Sports by Nigel Aplin
What kind of owners should fans
of professional sports teams want?
Reports from Florida in February, as the Toronto Blue Jays were about to begin spring training for the 2016 season, claimed that the Blue Jays 35-year-old slugger, Jose Bautista, whose contract expires at the end of this upcoming season, wants a new six-year deal that will pay him about $30 million per season for a total commitment of $180 million. He is set to earn $14 million in 2016.
Another heavy hitting Blue Jay, Edwin Encarnacion who is now 33, is also entering the final year of his contract which pays him $10 million this season. He too wants a new multi-year deal for top dollar. Blue Jays President Mark Shapiro has maintained that the club will not negotiate with its players through the media but he has indicated that the team would like to retain both players past this season.

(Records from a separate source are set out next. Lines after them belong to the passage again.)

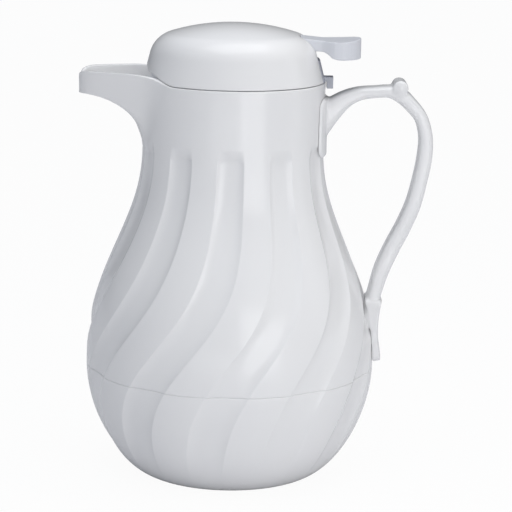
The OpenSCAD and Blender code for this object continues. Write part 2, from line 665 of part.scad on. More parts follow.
module handle() {
    color(white) difference() {
        union() {
            difference() {
                grip();
                spun(concat([[0, seam_z]],
                    [for (z = zs(seam_z, rim_z, 30)) [body_r(z) + neck_plate_t / 2, z]], [[0, rim_z]]));
            }
            rod_y(-thumb_rest_half_w, thumb_rest_half_w, grip_reach - thumb_rest_inset,
                grip_top_z + thumb_rest_rise, thumb_rest_r);
            neck_plate();
            foot_plate();
        }
        handle_screw_holes(fit);
    }
}

// ---- lid ----
dome_r = rim_r - dome_inset;
dome_low_z = rim_z + dome_gap;
dome_top_z = dome_low_z + dome_h;
plate_low_z = mouth_top_z + plate_lift;
plate_top_z = plate_low_z + plate_t;
upstand_r = dome_r - dome_wall - upstand_gap;
pivot_z = plate_top_z + pivot_lift;
tail_top_z = pivot_z + lever_rise;
crown_z = dome_top_z - dome_crown_r;
// centre of the shoulder's arc: its distance inside the leaning side and inside the crown are both known
side_d = dome_r * cos(dome_lean) + dome_low_z * sin(dome_lean) - dome_shoulder_r;
side_b = -sin(dome_lean) * side_d * cos(dome_lean) + cos(dome_lean) * (side_d * sin(dome_lean) - crown_z);
side_s = -side_b + sqrt(side_b * side_b + pow(dome_crown_r - dome_shoulder_r, 2)
    - pow(side_d * cos(dome_lean), 2) - pow(side_d * sin(dome_lean) - crown_z, 2));
shoulder_c = [side_d * cos(dome_lean) - side_s * sin(dome_lean),
    side_d * sin(dome_lean) + side_s * cos(dome_lean)];
shoulder_a = atan2(shoulder_c[1] - crown_z, shoulder_c[0]);
function dome_outline(off) = concat([[0, dome_low_z], [dome_r - off / cos(dome_lean), dome_low_z]],
    [for (a = zs(dome_lean, shoulder_a, 8)) shoulder_c + polar(dome_shoulder_r - off, a)],
    [for (a = zs(shoulder_a + 3, 90, 6)) [0, crown_z] + polar(dome_crown_r - off, a)]);
dome_screw_angles = [60, 130, 230, 300];
stopper_screw_angles = [60, 180, 300];
slot_half_w = tail_half_w + slot_gap;
ear_in_y = hub_half_w + ear_gap;

module at_ring(angles, r) { for (a = angles) rotate([0, 0, a]) translate([r, 0, 0]) children(); }

module lid_dome() {
    color(white) difference() {
        union() {
            difference() {
                spun(dome_outline(0));
                difference() {
                    translate([0, 0, -0.01]) spun(dome_outline(dome_wall));
                    at_ring(dome_screw_angles, dome_screw_ring_r)
                        translate([0, 0, dome_low_z]) cylinder(r = dome_post_r, h = dome_h);
                }
            }
            at_ring(dome_screw_angles, dome_screw_ring_r)
                translate([0, 0, plate_top_z]) cylinder(r = dome_post_r, h = dome_low_z - plate_top_z + 1);
        }
        arch_cut();
        block([slot_x, dome_r + 5], [-slot_half_w, slot_half_w], [plate_low_z, dome_top_z]);
        at_ring(dome_screw_angles, dome_screw_ring_r)
            translate([0, 0, plate_top_z - cut]) cylinder(r = lid_screw_r + fit, h = lid_screw_l + cut);
    }
}
arch_reach_a = 54;
function arch_z(s) = max(top_z(s) + dome_gap,
    abs(s) < arch_angle ? dome_low_z + arch_h * cos(90 * s / arch_angle) : dome_low_z);
module arch_cut() {
    translate([-dome_r / 2, 0, 0]) rotate([90, 0, -90]) linear_extrude(height = dome_r)
        polygon(concat([for (s = [-arch_reach_a:3:arch_reach_a]) [dome_r * sin(s), arch_z(s)]],
            [[dome_r * sin(arch_reach_a), dome_low_z - cut],
             [-dome_r * sin(arch_reach_a), dome_low_z - cut]]));
}
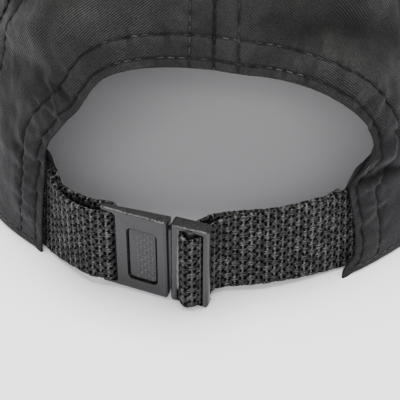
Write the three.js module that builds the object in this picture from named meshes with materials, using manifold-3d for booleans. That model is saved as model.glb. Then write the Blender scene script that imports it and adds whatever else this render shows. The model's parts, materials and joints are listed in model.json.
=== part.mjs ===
// Sports cap with a strap and side buckle across the back opening.
// Millimetres. +Z is up, the peak points to +Y and the buckle faces -Y.
// The shapes are laid out round the axis of the crown, and the whole cap is centred at the end.
import * as THREE from 'three';
import { mergeVertices } from 'three/addons/utils/BufferGeometryUtils.js';
import Module from 'manifold-3d';

const wasm = await Module();
wasm.setup();

// crown
const RIM_HALF_WIDTH = 80;
const RIM_HALF_LENGTH = 98;
const CROWN_HEIGHT = 117;
const BACK_FULLNESS = 1.52;
const SIDE_FULLNESS = 1.95;
const FRONT_FULLNESS = 2.45;
const FRONT_LIFT = 18;
const LIFT_START = THREE.MathUtils.degToRad(80);
const BUTTON_HOLE = 5;
const PANEL_THICK = 1.5;
const PANEL_PUFF = 1.6;
const SEAM_GAP = 0.42;
const GAP = 0.35;
const PANEL_ANGLE = Math.PI / 3;
const CLOTH_HEIGHT = 140;
const FLAT_BY_RIM = 0.15;
const PANEL_STEPS_ROUND = 10;
const PANEL_STEPS_UP = 14;

// where the cloth of the crown is pressed in: angle from the back, height share, sizes in mm
const DENTS = [
  { name: 'fold above the arch', angle: 33, share: 0.44, depth: 2.4, length: 22, width: 9, turn: 0 },
  { name: 'left side', angle: -78, share: 0.5, depth: 2.5, length: 26, width: 16, turn: 35 },
  { name: 'right side', angle: 84, share: 0.42, depth: 2.5, length: 28, width: 14, turn: -30 },
  { name: 'front left', angle: -148, share: 0.66, depth: 2, length: 24, width: 15, turn: 20 },
];

// edge of the arch, from its lower left corner over the top to its lower right corner
const ARCH_EDGE = [
  { x: -48.0, z: -4 },
  { x: -47.9, z: 1.3 },
  { x: -47.3, z: 13 },
  { x: -47.0, z: 25 },
  { x: -46.0, z: 32.4 },
  { x: -42.0, z: 38.6 },
  { x: -37.0, z: 45 },
  { x: -30.0, z: 54.2 },
  { x: -20.7, z: 58.4 },
  { x: -8.8, z: 59.7 },
  { x: 6.9, z: 58.3 },
  { x: 17.4, z: 56.5 },
  { x: 28.0, z: 52.4 },
  { x: 36.3, z: 46.7 },
  { x: 42.0, z: 40.2 },
  { x: 43.9, z: 34.1 },
  { x: 40.8, z: 30.8 },
  { x: 37.4, z: 26.5 },
  { x: 38.3, z: 20 },
  { x: 39.6, z: 12.5 },
  { x: 39.3, z: 2 },
  { x: 38.3, z: -4 },
];
const ARCH_STEPS = 66;
const ARCH_CUT_BACK = -125;
const ARCH_CUT_FRONT = -20;

// peak
const PEAK_SPAN = THREE.MathUtils.degToRad(66);
const PEAK_HALF_WIDTH = 80;
const PEAK_CORNER_Y = 37;
const PEAK_REACH = 166;
const PEAK_ROUNDNESS = 0.85;
const PEAK_CORNER_SHARE = 0.07;
const PEAK_CORNER_KEPT = 0.12;
const PEAK_ARCH = 20;
const PEAK_THICK = 3;
const PEAK_GAP = 0.45;
const PEAK_STEPS_ACROSS = 28;
const PEAK_STEPS_OUT = 8;

// top button
const BUTTON_RADIUS = 7.5;
const BUTTON_HEIGHT = 4.2;
const BUTTON_SHANK = 3;
const BUTTON_EDGE = 0.8;
const CRIMP_RADIUS = 5.5;
const CRIMP_THICK = 0.8;
const CRIMP_DROP = 4.6;
const DOME_STEPS = 6;
const BUTTON_SIDES = 28;

// sweatband
const BAND_HEIGHT = 33;
const BAND_THICK = 1.2;
const BAND_START = { bottom: THREE.MathUtils.degToRad(29.0), top: THREE.MathUtils.degToRad(31.5) };
const BAND_END = { bottom: THREE.MathUtils.degToRad(321.6), top: THREE.MathUtils.degToRad(320.4) };
const BAND_END_DROP = 5.5;
const BAND_END_SHARE = 0.06;
const BAND_GAP = 0.7;
const BAND_EXTRA_INSET = 4;
const BAND_EXTRA_FLAT = THREE.MathUtils.degToRad(17);
const BAND_EXTRA_SPAN = THREE.MathUtils.degToRad(16);
const BAND_STEPS_ROUND = 56;
const BAND_STEPS_UP = 4;

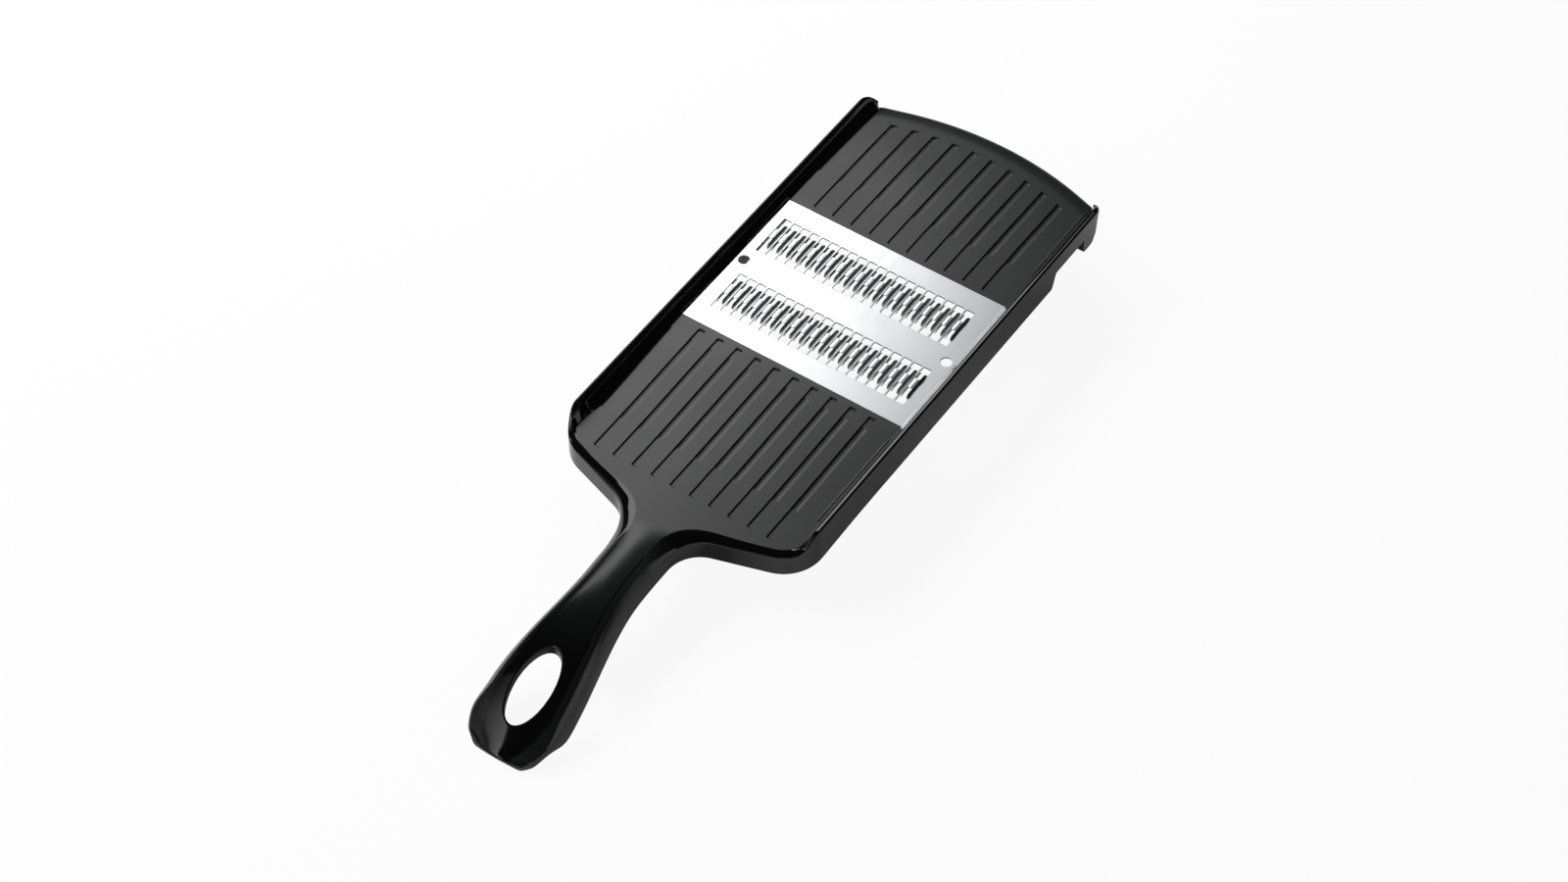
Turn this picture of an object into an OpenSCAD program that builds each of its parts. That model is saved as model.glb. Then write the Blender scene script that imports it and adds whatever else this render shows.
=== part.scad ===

Major League Baseball is the only one of the four major North American team sports without a player salary cap. Teams are free to spend whatever amounts they want on player salaries. This is one reason why teams which play in large markets like the New York Yankees, New York Mets, Los Angeles Dodgers and Chicago Cubs, usually have the highest payrolls and often, but certainly not always, field the best teams. They can drive more revenue from gate receipts and the sale of local broadcast rights than other teams. Baseball has been this way for a hundred years or more. In baseball, there is a long and rich history to hating the big, bad Yankees.
Many callers to sports radio programs in Toronto seem to think that both Bautista and Encarnacion are simply too old to command multi-year guaranteed deals, especially for the annual salaries they have apparently demanded. They voice these opinions as if they are spending their own money. But the Blue Jays are owned by Rogers Communications, a publicly traded Canadian telecom company with a market capitalization of about $26 billion. Rogers also owns the television and radio broadcast platforms which carry each and every Blue Jays game. Last year’s successful pennant drive and playoff run resulted in home sell-outs through August and September and record television audiences for all of the games through the stretch drive and playoffs. Bautista, in his limited public comments about his contract demands, even referenced the uptick in the Rogers share price after the 2015 baseball season.
But, Rogers management owes a duty to its shareholders to maximize revenues, minimize expenses and drive its share price upward. Fans of the baseball team are looking for on-field success. These two objectives sometimes intersect but often they do not. Would Blue Jays fans want Bautista and Encarnacion signed to the team long term after this season? Yes, of course. But Mr. Shapiro’s job is to balance the team’s financial results with its competitive success. That’s what he is paid to do. So, is Rogers the best kind of owner for a professional sports team?
When the Ontario Teacher’s Pension Plan sold its controlling interest in Maple Leaf Sports and Entertainment (MLSE), which owns the Toronto Maple Leafs, Toronto Raptors, the Air Canada Centre (where the Leafs and Raptors play) and the Toronto FC soccer team in 2012, some Toronto sports fans heaved a sigh of relief. Why? Because the Teacher’s Pension Plan not only sought to maximize its return, it was, by virtue of being a pension fund, obligated to do so. At least the new MLSE majority owners, BCE Inc. (Bell) and Rogers (each with a 37.5% stake) could justify spending on their new sports teams with a view to longer term goodwill among fans which could potentially translate into improved corporate images for the two telecom firms who, in consumer surveys in recent years, finish either first or second as Canada’s most hated company. Improved consumer goodwill for Bell and Rogers could then drive customer loyalty in their core businesses of cell phone contracts and cable TV. The Teacher’s Pension Fund could do no such “soft” spending without being able to show a direct benefit to the fund.
Who then owns the other 25% of MLSE? It’s concrete magnate Larry Tannenbaum. Mr. Tannenbaum is both a wealthy individual and a sports fan. His ownership position in MLSE is, arguably, nothing more than a “hobby” investment for him. He would love to bring a Stanley Cup or an NBA Championship to Toronto and he would probably be willing to take a smaller return from his MLSE holding in order to do so. He is the kind of owner that fans really want, weather they realize it or not. If he owed 100% of MLSE, the only thing holding him back would be the player salary caps in the NHL and the NBA.
It’s too bad that Mr. Tannenbaum doesn’t own the Blue Jays.